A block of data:

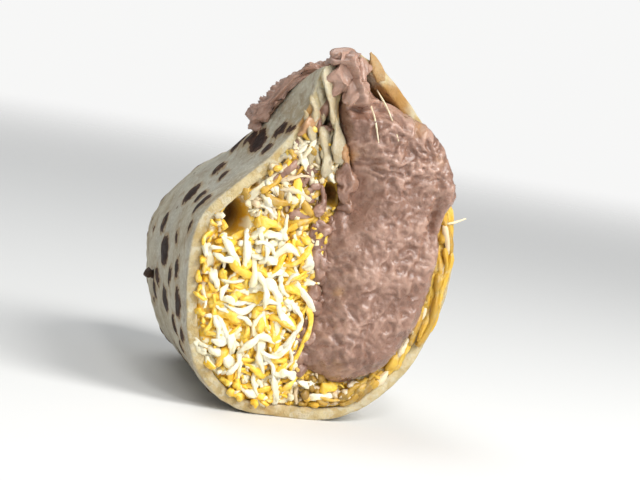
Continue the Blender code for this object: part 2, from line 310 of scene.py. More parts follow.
def length(points):
    return sum(math.dist(a, b) for a, b in zip(points, points[1:]))


def parting(y, aside):
    """The line where beans and cheese meet, from under the tuck down to the bottom."""
    back = ease(y / ROUND_BY)
    line = []
    for (x, z), drop in zip(PARTING, PARTING_DROP):
        px, pz = place(x, z - back * drop, y)
        line.append((px, pz - settle(y) * drop / PARTING_DROP[0]))
    return beside(curve(line, 4).tolist(), lambda k: aside)


def lump(y):
    """How much the beans swell out of the seam: a little at the cut, and a lump further back."""
    front = 0.22 * ease(1.0 - abs(y) / 8.0)
    return front + power(1.0 - ((y - LUMP_AT) / LUMP_REACH) ** 2, 1.1)


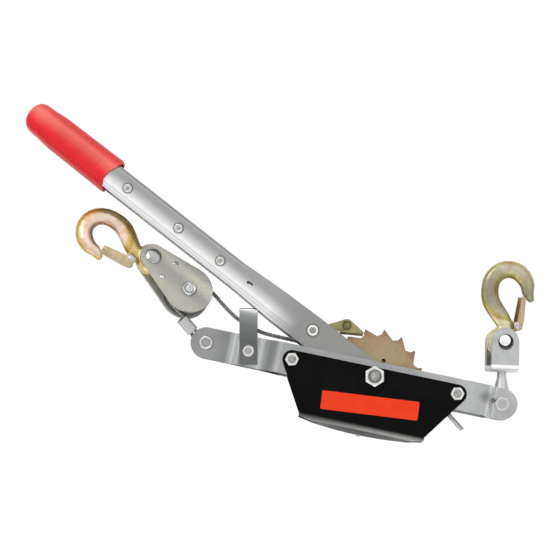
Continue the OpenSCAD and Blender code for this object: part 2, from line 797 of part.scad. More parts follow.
module latch_rivet() { translate(latch_at) domed_rivet(latch_pin_r, latch_w / 2, 3.6, 1.3); }

module latch_spring() {
    rise = latch_w / 2 - latch_t - lug_half;
    translate([latch_at.x, latch_at.y, lug_half + rise / 2])
        tube(helix(latch_pin_r + 0.6, rise - 1.2, 1, 16, 0), 0.35, 6);
}

// ---------- anchor swivel and hook ----------

module on_stud() { lifted() translate([anchor_x, 0, 0]) rotate([0, 0, stud_a]) children(); }

module on_clevis() { on_stud() rotate([0, clevis_turn, 0]) children(); }

stud_half = anchor_gap - seat_gap;
stud_head_r = clevis_gap - 0.7;

module anchor_stud() {
    color("silver") on_stud() difference() {
        union() {
            cylinder(r = 14.5, h = 2 * stud_half, center = true);
            rotate([-90, 0, 0]) {
                cylinder(r = 8.1, h = web_y - 20);
                translate([0, 0, web_y - 20]) cylinder(r1 = 8.1, r2 = shank_r, h = 15);
                translate([0, 0, web_y - 5]) cylinder(r = shank_r, h = clevis_t + 6);
                translate([0, 0, web_y + clevis_t + seat_gap]) cylinder(r = stud_head_r, h = 5);
            }
        }
        cylinder(r = anchor_bolt_r + run_gap, h = 4 * stud_half, center = true);
    }
}

module clevis_profile(inset, corner) {
    low = web_y + inset;
    half = clevis_gap + clevis_t - inset;
    translate([low, -half + corner]) square([60, 2 * (half - corner)]);
    translate([low + corner, -half]) square([60, 2 * half]);
    for (side = [-1, 1]) translate([low + corner, side * (half - corner)]) circle(r = corner);
}

module anchor_clevis() {
    color("silver") on_clevis() difference() {
        intersection() {
            translate([-clevis_w, 0, 0]) rotate([90, 0, 90]) linear_extrude(2 * clevis_w) clevis_profile(0, 5);
            slab(clevis_gap + clevis_t + 1) {
                translate([0, clevis_eye_y]) circle(d = clevis_w);
                translate([-clevis_w / 2, web_y - 1]) square([clevis_w, clevis_eye_y - web_y + 1]);
            }
        }
        translate([-clevis_w, 0, 0]) rotate([90, 0, 90]) linear_extrude(2 * clevis_w)
            clevis_profile(clevis_t, 1.2);
        translate([0, clevis_eye_y, 0]) cylinder(r = hook_pin_r + run_gap, h = 60, center = true);
        rotate([-90, 0, 0]) cylinder(r = shank_r + run_gap, h = web_y + 10);
    }
}

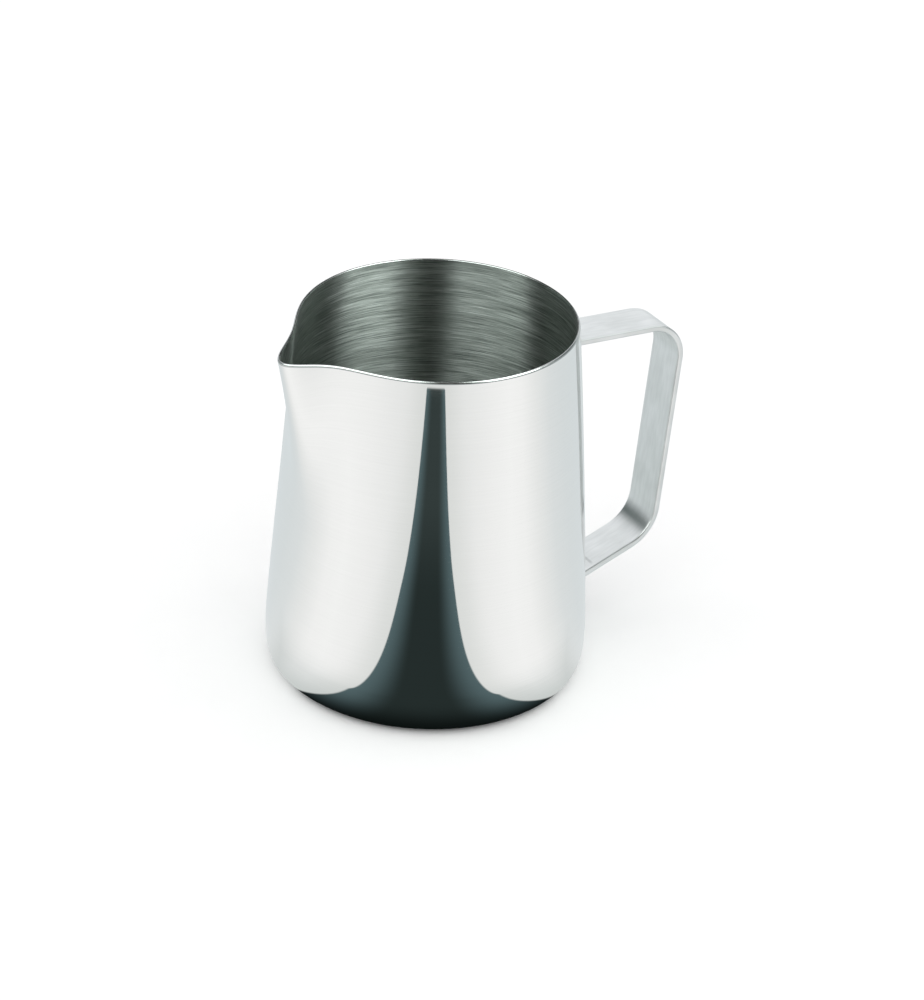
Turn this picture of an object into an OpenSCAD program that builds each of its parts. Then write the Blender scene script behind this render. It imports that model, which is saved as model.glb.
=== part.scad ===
// Milk frothing pitcher: a drawn steel jug with a pressed pouring lip and a
// bent strap handle, whose two feet are spot-welded to the wall.
// +Z is up, the origin is the centre of the base, the lip points to -X and
// the handle to +X.

/* [Jug] */
// Height of the rim above the table
jug_h = 110; // [90:1:130]
// Largest radius, low on the belly
belly_r = 47.2; // [44:0.1:52]
// Radius at the rim
rim_r = 39.8; // [37:0.1:43]
// Radius of the flat of the base
base_r = 40.8; // [36:0.1:42]
// Height of the rounded corner between base and wall
corner_h = 12; // [10:0.5:16]
// Thickness of the sheet
sheet_t = 0.8; // [0.6:0.1:1.2]

/* [Lip] */
// How far the lip stands out from the rim
lip_out = 11.3; // [6:0.1:16]
// Angle from the tip over which the lip falls back to the rim
lip_angle = 14; // [10:0.5:20]
// How far the tip of the lip dips below the rim
lip_dip = 3; // [0:0.5:6]
// Height at which the lip begins to swell out of the wall
lip_start = 57; // [40:1:80]
// How the lip gathers towards the rim, 1 for a straight crease
lip_power = 1.45; // [1.2:0.1:2.4]

/* [Handle] */
// Width of the strap
strap_w = 13.8; // [10:0.1:18]
// Thickness of the strap
strap_t = 1.9; // [1.2:0.05:2.5]
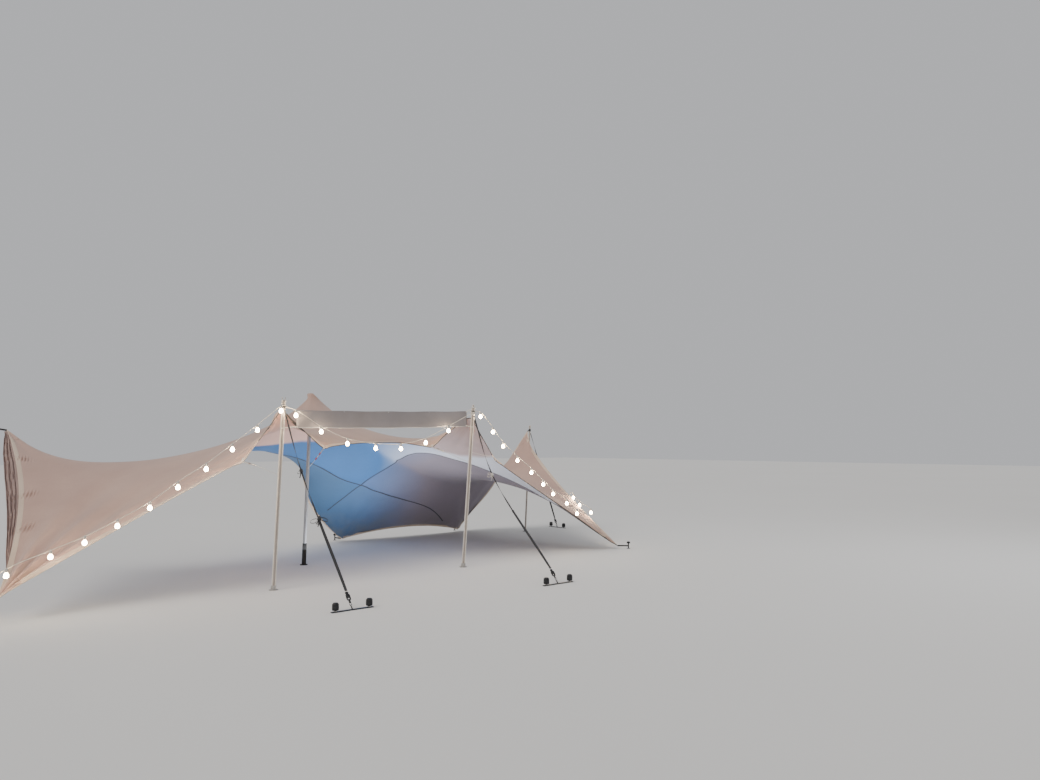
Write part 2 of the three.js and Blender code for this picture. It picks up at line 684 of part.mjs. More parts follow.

[WHAT IS ASKED]
Word for word, reproduce the listing above from its start up to and including the line that has "return beside(curve(line, 4).tolist(), lambda". Give only those lines.

[RESULT]
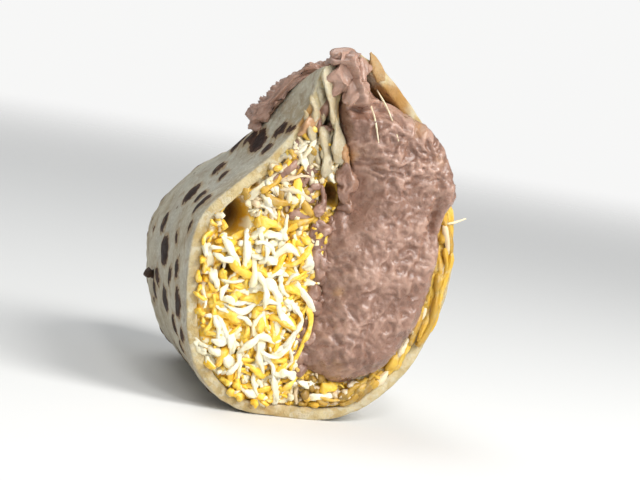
Continue the Blender code for this object: part 2, from line 310 of scene.py. More parts follow.
def length(points):
    return sum(math.dist(a, b) for a, b in zip(points, points[1:]))


def parting(y, aside):
    """The line where beans and cheese meet, from under the tuck down to the bottom."""
    back = ease(y / ROUND_BY)
    line = []
    for (x, z), drop in zip(PARTING, PARTING_DROP):
        px, pz = place(x, z - back * drop, y)
        line.append((px, pz - settle(y) * drop / PARTING_DROP[0]))
    return beside(curve(line, 4).tolist(), lambda k: aside)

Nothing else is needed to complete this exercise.